If you are using any algorithms for transformations like StandardScaler for example, make sure to save that model as well to use the same transformations again, otherwise your future data will be scaled differently and this will not be good for the model.
Don’t make a good validation set
Finally and not least (in fact I particularly consider the main step when working with machine learning), build a good validation set, otherwise all your experiments will be of no use. Seriously, if you can’t validate your model well, no matter what score you get on any metric you’ve chosen, it won’t be representative in the real world.
We generally split a small percentage of our data to validate our model. The first thing is to ensure that this set created has a distribution of variables similar to the complete data set, so we will evaluate as much as possible the generalization of our model among the possibilities of our data. In datasets with unbalanced classes it is also important to ensure that your validation set has all classes and in the same proportion, this is called a stratified split and will ensure that your model learns correctly.

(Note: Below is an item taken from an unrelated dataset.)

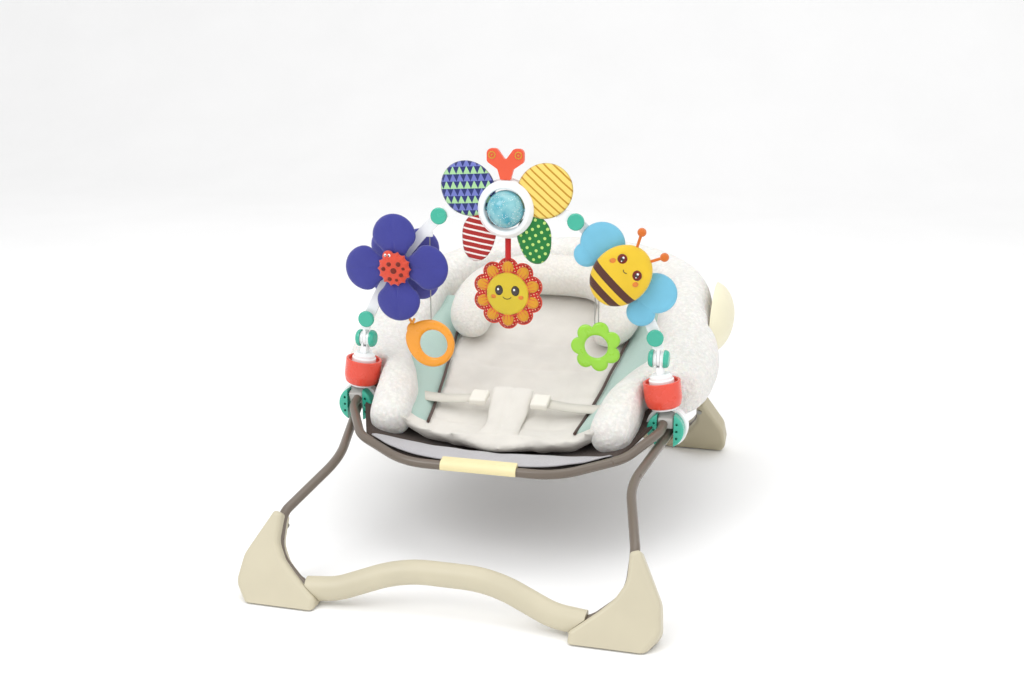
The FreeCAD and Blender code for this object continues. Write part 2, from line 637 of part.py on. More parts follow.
def medallion():
    """White ring round the spinning ball, with a socket at each side for the ball's trunnions."""
    body = new_body("medallion_ring")
    outer, inner, half = size("ring_outer"), size("ring_inner"), size("ring_thick") / 2
    points = ((inner, -half), (outer - 5, -half), (outer, -half + 6), (outer, half - 1), (inner, half - 1))
    revolved(body, points, (2, 3, 3, 1, 1))
    centre = V(0, ARCH_Y - 3 - (half - 1), size("ring_z"))
    body.Placement = FreeCAD.Placement(centre, FreeCAD.Rotation(X_AXIS, -90))
    return body


ring = medallion()
doc.recompute()
trunnion_y = ARCH_Y - 3 - size("ring_thick") / 2
socket = primitive("Cylinder", V(-33, trunnion_y, size("ring_z")), X_AXIS, Radius="$axle_radius - 0.45")
socket.Height = 66
nodes.remove(ring)
ring.Label = "medallion_ring_blank"
keep(cut(ring, socket), "medallion_ring")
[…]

Whenever possible, make a cross-validation, a simple method that ensures that there is no overlap between the training and test set, as well as ensuring that there is no overlap between the k test sets generated, avoiding biased evaluations. Also, watch out for leaks between training and test data. When there is a leak in your data, you will not be able to assess whether your model is overfitting or not, in addition to apparently performing very well. In fact, your model got addicted to the training data and as the information was leaked for the test, you don’t realize it. In the end, the model lacks generalization and will certainly perform very poorly in a real scenario.
Building a machine learning model can be quite challenging and with some tricky parts. You will certainly face several other problems, but keep in mind how to avoid these 7 mistakes and you should be fine, having more time available for other challenges without losing motivation.